The sort of souls on whose despair and ruin we have – well, I won’t say feasted, but at any rate subsisted – tonight are increasing in numbers and will continue to increase. Our advices from Lower command assure us that this is so; our directives warn us to orient all our tactics in view of this situation. The “Great” sinners, those in whom an immense concentration of will has been devoted to objects which the Enemy abhors, will not disappear. But they will grow rarer. Our catches will be ever more numerous; but they will consist increasingly of trash – trash which we should once have thrown to Cerberus and the hellhounds as unfit for diabolical consumption. And there are two things I want you to understand about this: First, that however depressing it may seem, it is really a change for the better. And secondly, I would draw your attention to the means by which it has been brought about.
…As the great sinners grow fewer, and the majority lose all individuality, the great sinners become far more effective agents for us. Every dictator or even demagogue – almost every film star or crooner – can now draw tens of thousands of the human sheep with him. They give themselves (what there is of them) to him; in him, to us. There may come a time when we shall have no need to bother about individual temptation at al, except for the few. Catch the bellwether, and his whole flock comes after him.
/snip
…Hidden in the heart of this striving for Liberty there was also a deep hatred of personal freedom. That invaluable man Rousseau first revealed it. In his perfect democracy, you remember, only the state religion is permitted, slavery is restored, and the individual is told that he has really willed (though he didn’t know it) whatever the Government tells him to do. From that starting point, via Hegel (another indispensable propagandist on our side, we easily contrived both the Nazi and the Communist state. Even in England we were pretty successful I heard the other day that in that country a man could not, without a permit, cut down his own tree with his own axe, make it into planks with his own saw, and use the planks to build a toolshed in his own garden.
/snip
Democracy is the word with which you must lead them by the nose.

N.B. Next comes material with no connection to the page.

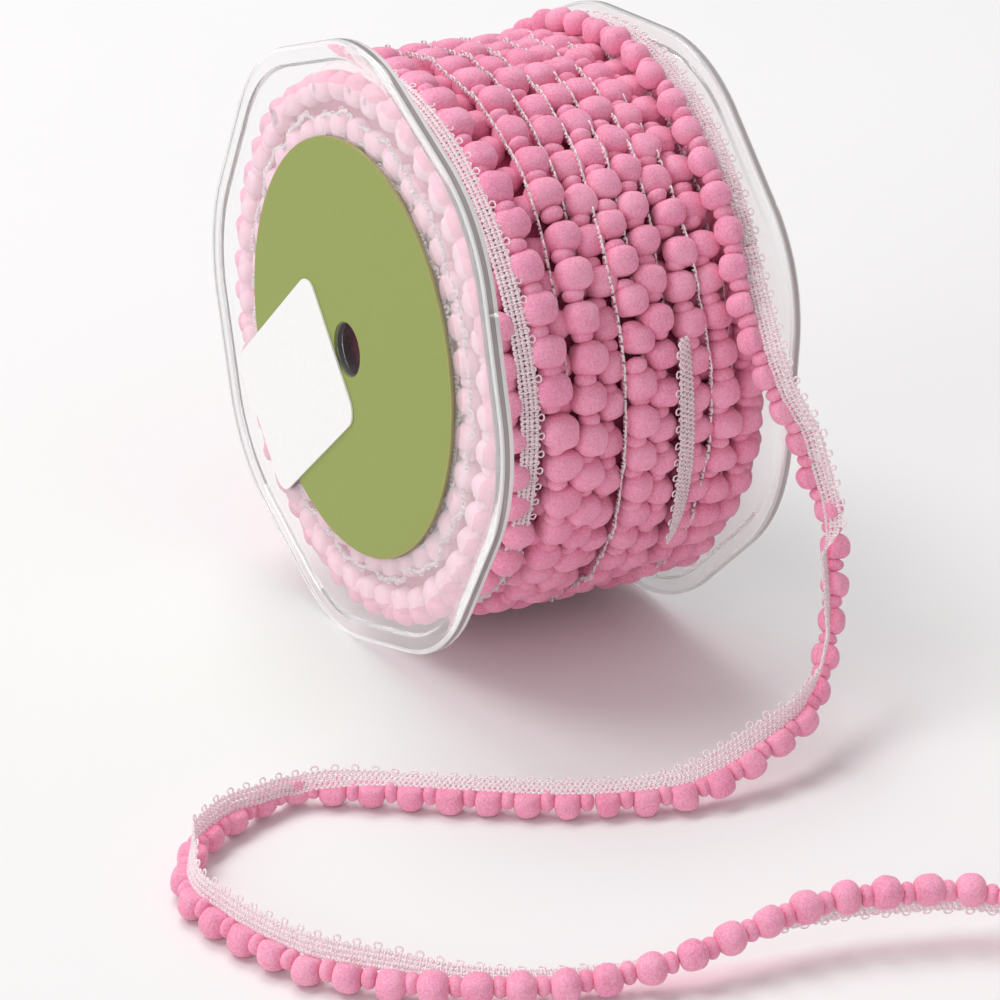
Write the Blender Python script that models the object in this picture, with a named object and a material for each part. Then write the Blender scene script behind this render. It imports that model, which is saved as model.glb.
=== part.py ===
"""Roll of pompom trim on a clear spool, with its loose end in front.

Row frame: metres, +Z up, origin on the floor under the middle of the spool.
The spool's axis runs along X, with the labelled flange at -X.
Sizes below are in millimetres and degrees.
"""

import math

import bpy
from mathutils import Vector

MM = 0.001

# Spool: rounded octagonal flanges on a tube
ACROSS_FLATS = 120.0
OVERALL_WIDTH = 66.0
CORNER_RADIUS = 34.5
CORNER_STEPS = 5
RIM_THICKNESS = 2.4
PLATE_THICKNESS = 1.3
BORDER_WIDTH = 3.5
BORDER_SLOPE = 0.6
BORE_RADIUS = 5.4
TUBE_RADIUS = 7.5
TUBE_STEPS = 32
LABEL_SIDE_TURN = -17.0
PIECE_GAP = 0.3

# Paper on the labelled flange
LABEL_RADIUS = 42.0
LABEL_THICKNESS = 0.3
STICKER_LENGTH = 44.0
STICKER_HEIGHT = 32.0
STICKER_CORNER = 4.0
STICKER_THICKNESS = 0.2
STICKER_CENTRE_Y = 22.4
STICKER_CENTRE_Z = -15.6
STICKER_TURN = -41.5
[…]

The good work which our philological experts have already done in the corruption of human language makes it unnecessary to warn you that they should never be allowed to give this word a clear and definable meaning. They won’t. It will never occur to them that democracy is properly the name of a political system, even a system of voting, and that this has only the most remote and tenuous connection with that you are trying to sell them. Nor of course must they ever be allowed to raise Aristotle’s question: whether “democratic behavior” means the behavior that democracies like or the behavior that will preserve a democracy. For if they did, it could hardly fail to occur to them that these need not be the same.

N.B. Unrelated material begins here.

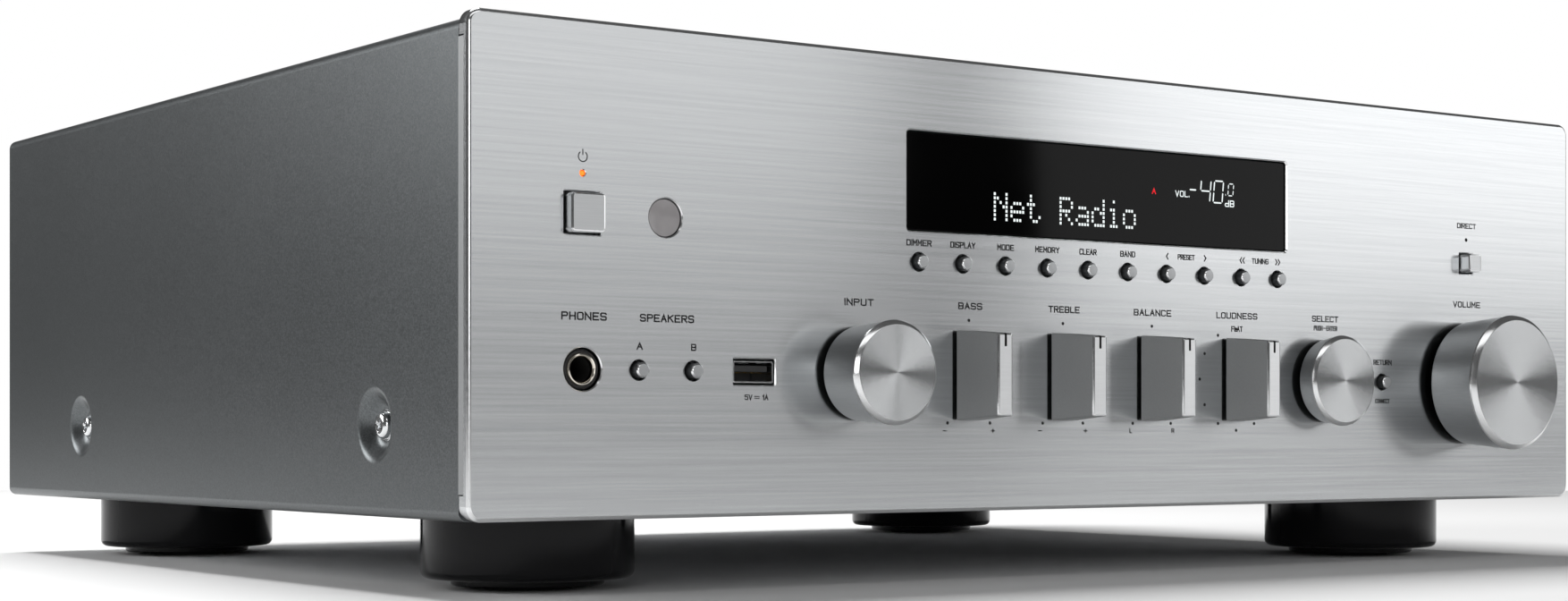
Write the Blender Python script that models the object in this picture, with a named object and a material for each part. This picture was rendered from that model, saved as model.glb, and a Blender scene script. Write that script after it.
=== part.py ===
"""A stereo receiver: a steel cabinet behind a thick aluminium front panel with knobs, buttons and a display.

Axes: +X is to the right as seen from the front, +Y runs from front to back, and +Z is up.
The origin is on the surface that the feet stand on, at the middle of the width and of the overall depth.
"""

import math

import bmesh
import bpy
from mathutils import Matrix, Vector

MM = 0.001

# Overall sizes
WIDTH = 435.0 * MM
PANEL_HEIGHT = 130.2 * MM
PANEL_BASE = 20.8 * MM  # height of the front panel's lower edge above the floor
BODY_DEPTH = 349.0 * MM  # from the face of the front panel to the rear panel
POST_OUT = 21.5 * MM  # how far the speaker posts stand out behind the rear panel
GAP = 0.3 * MM  # between pieces that touch
FIT = 0.5 * MM  # between a button or window and its hole

# Front panel and the frame behind it
CORNER_RADIUS = 4.0 * MM
FACE_CHAMFER = 0.9 * MM
PANEL_DEPTH = 5.5 * MM
PANEL_SKIN = 2.2 * MM  # thickness where the frame sits behind it
PANEL_LIP = 6.7 * MM  # height of the full-depth lips at top and bottom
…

You are to use the word purely as an incantation…It is a name they venerate. And of course it is connected wit the political ideal that men should be equally treated. You then make a stealthy transition in their minds from this political ideal was the factual belief that all men are equal…As a result you can use the word democracy to sanction in his thought the most degrading (and also the lease enjoyable) of all human feelings. You can get him to practice, not only withtout shame but with a positive glow of self-approval, conduct which, if undefended by the magic word, would be universally derided.

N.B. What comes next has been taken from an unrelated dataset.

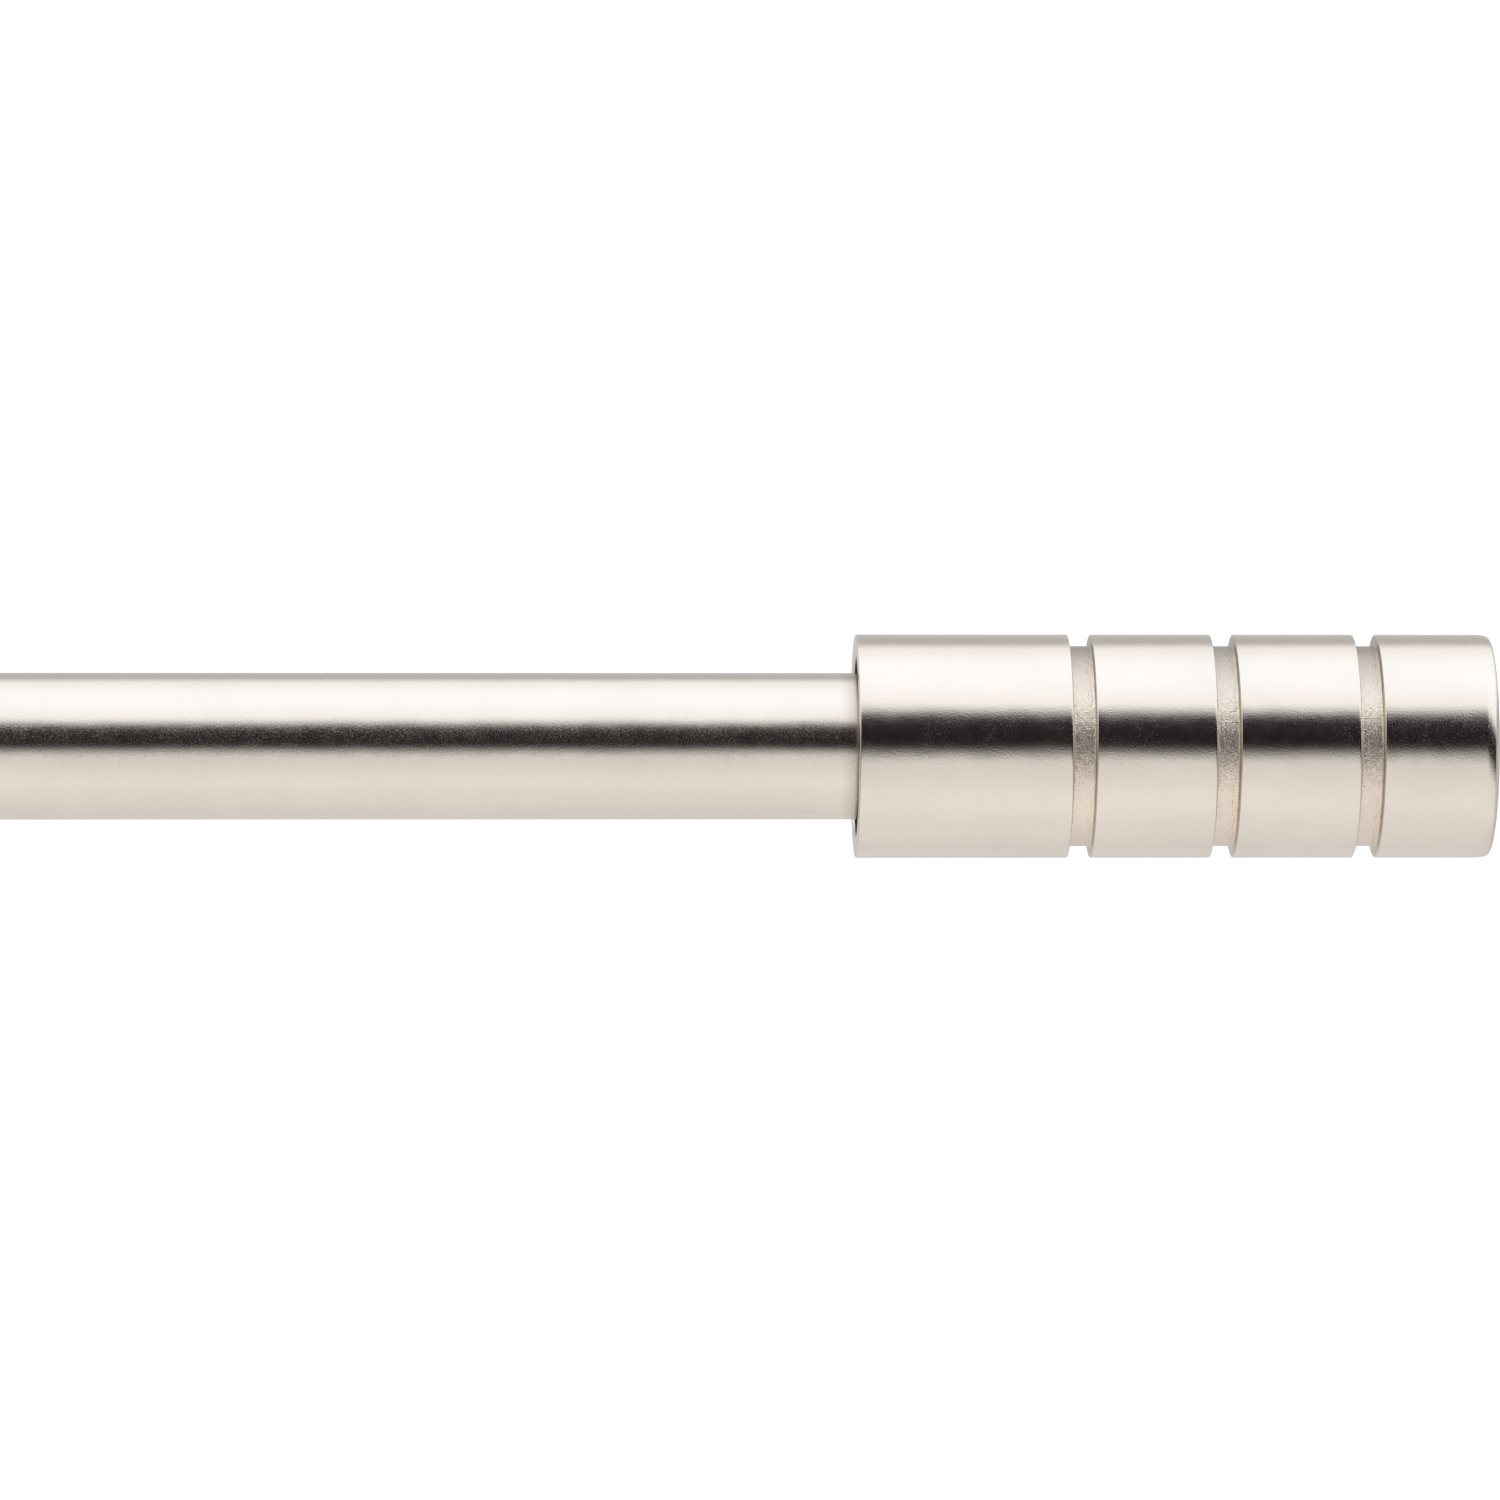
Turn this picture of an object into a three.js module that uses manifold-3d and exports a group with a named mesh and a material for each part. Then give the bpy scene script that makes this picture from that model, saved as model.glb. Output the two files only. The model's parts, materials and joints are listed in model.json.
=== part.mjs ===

The feeling I mean is of course that which prompts a man to say “I’m as good as you”.
…No man who says “I’m as good as you” believes it….The claim to equality, outside of the strictly political field, is made only by those who feel themselves to be in some way inferior.
…and resents. Yes, and therefore resents every kind of superiority in others; denigrates; wishes its annihilation. Presently he suspects ever mere difference of being a claim to superiority. No one must be different from himself in voice, clothes, manners, recreations, choice of food..”They’ve no difference to be different. It’s undemocratic.”
Now, this useful phenomenon is in itself by not means new. Under the name of Envy it has been known to humans for thousands of years….The delightful novelty…is that you can sanction it…by the incantatory use of the word democratic.
Under the influence of this incantation those who are in any way or every way inferior can labor more wholeheartedly and successfully than ever before to pull down everyone else to their own level. But that is not all. Under the same influence, those who come, or could come, nearer to a full humanity, actually draw back from it for fear of being undemocratic.
…What I want to fix your attention on is the vast, overall movement towards the discrediting, and finally the elimination, of every kind of human excellence – moral, cultural, social, or intellectual. And is it not pretty to nitice how “democracy” (in the incantatory sense) is now doing for us the work that was once done by the most ancient Dictatorships…[story about how one dictator showed another the principles of government, which was illustrated by nicking off the tops of grain stalks that stood above the others]..But now “democracy” can do the same work without any tyranny other than her own. The little stalks will now of themselves bit the tops off the big ones. The big ones are beginning to bite off their own in their desire to Be Like Stalks.

We can see this playing out every day, and the tendency for this behavior is growing stronger. C.S. Lewis wrote this book back in 1942. Can you imagine how he’d feel about our societies today?